Bombs Away! A-2 Bomber Jackets Here!

Victor Kerpel displayed an authentic A-2 flight jacket
Victor Kerpel displayed an authentic A-2 flight jacket customized for the crew of the Belle of the Brawl aircraft. Morgan McGivern

    The World War II veteran probably didn’t know it at the time, but his simple act of kindness sparked a lifelong obsession for Victor Kerpel, an East Hampton artist. As a boy, riding a bike around his Manhattan neighborhood, Mr. Kerpel would pretend to shoot down German and Japanese aircraft.
    “Hey kid,” the veteran asked him. “What are you doing?”
    “I’m shooting down enemy planes!”
    “Come over here, I’ve got something for you.”
    The gift was the veteran’s A-2 flight jacket from the Army Air Force, issued to pilots and crew. “This thing was huge on me, but I would not take it off,” Mr. Kerpel said last week. “That was the cat’s pajamas. It lived on me 24/7.”
    Manufactured for the Army by contractors such as Aero Leather Clothing Company, the Cable Raincoat Company, and Perry Sportswear, authentic A-2 jackets are currently valued between a few hundred and several thousand dollars, depending on condition, customization, and verification. For Mr. Kerpel, his neighbor’s gift led both to the aforementioned obsession and a “glorified hobby.”
    Using channels such as eBay, swap meets, and flea markets, Mr. Kerpel has been buying and selling authentic A-2 jackets for some 25 years. Though the available supply is dwindling, the Internet, flea markets, and word of mouth have brought him in contact with a global community of collectors.
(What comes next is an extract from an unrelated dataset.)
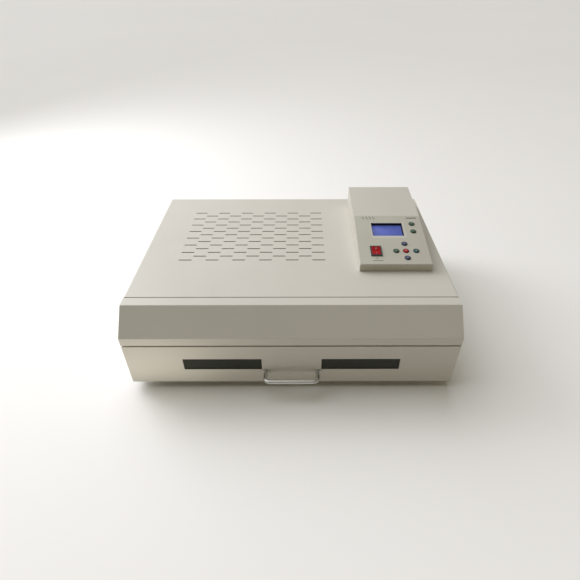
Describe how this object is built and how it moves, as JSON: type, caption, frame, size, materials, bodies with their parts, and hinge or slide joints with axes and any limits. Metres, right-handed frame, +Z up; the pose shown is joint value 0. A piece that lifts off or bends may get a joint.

    Most A-2 jackets were made of horsehide, Mr. Kerpel said, and some are goatskin. To the trained eye, it isn’t too difficult to separate the genuine article from a reproduction. “You see guys walking around in the mall with jackets that kind of look [authentic], but if you look closely, you’ll see that they’re big enough to cover their gut, or are weirdly patched all over the place. Remember, guys in 1940-45 generally weren’t ‘workout’ guys, and in order to squeeze into cockpits, even in the big planes, they were about 5 foot 6, 5 foot 8.”
    The jackets, he said, are “not exactly form-fitting, but they’re not loose, floppy garments. They’re very straightforward, no frills, purely utilitarian. They were designed to take some beating.”
    On a sun-filled deck at his house, Mr. Kerpel displayed several A-2 jackets, some with patches on the front, some sporting an airman’s name, and some customized on the back with the image that decorated a particular plane’s fuselage. “The Belle of the Brawl,” an illustration in the style of the era’s pin-up art — a voluptuous woman, bombs cascading down on either side of her — decorates one. “These were 18-year-old kids,” said the collector. “Sometimes there was somebody with real talent, and they painted beautiful stuff on them. Other times it was pretty crude or rough. You had a bomber group of 10 young men who became very close-knit, kind of a team. They wanted a team reference, thus they would name their plane, and create some kind of art depicting that.”
    Some of the patches adorning jackets were Army-sanctioned, he added, but others were unofficial. “Some were a bit risqué.”
    In the 1960s, while a student at the School of Visual Arts in Manhattan, Mr. Kerpel had a studio at Bleecker Street and the Bowery. At the time, he recalled, when “the Bowery was the Bowery, full of winos and really a wreck,” many down-on-their-luck veterans sold their worldly possessions, including their A-2s, to secondhand stores. “They could be had for 10 or 15 dollars,” he said. “That ended.”
    Along with the dwindling supply, fervent collectors have bid prices stratospherically high in recent years. There are collectors in the United States, Britain, China, Greece, Italy, even the Middle East, but some of the most avid are Japanese. “They still have this idea of the bushido,” the code of honor of the Japanese warrior class.
    Though it has become more difficult to find authentic A-2 jackets, the recession spurred many people to sell unnecessary possessions, said Mr. Kerpel. “These things ebb and flow,” he said. “There are folks that have unlimited resources and can buy whatever they want whenever they want. For the rest of the world, in order to buy something to just have it . . . you have to consider that.”
    Most serious collectors know one another, if not personally, then by reputation, “and reputation counts a lot,” he said. “There are some rascals who try to sell garbage, and jazz up a jacket to look like something it’s not. Newbies are taken all the time.”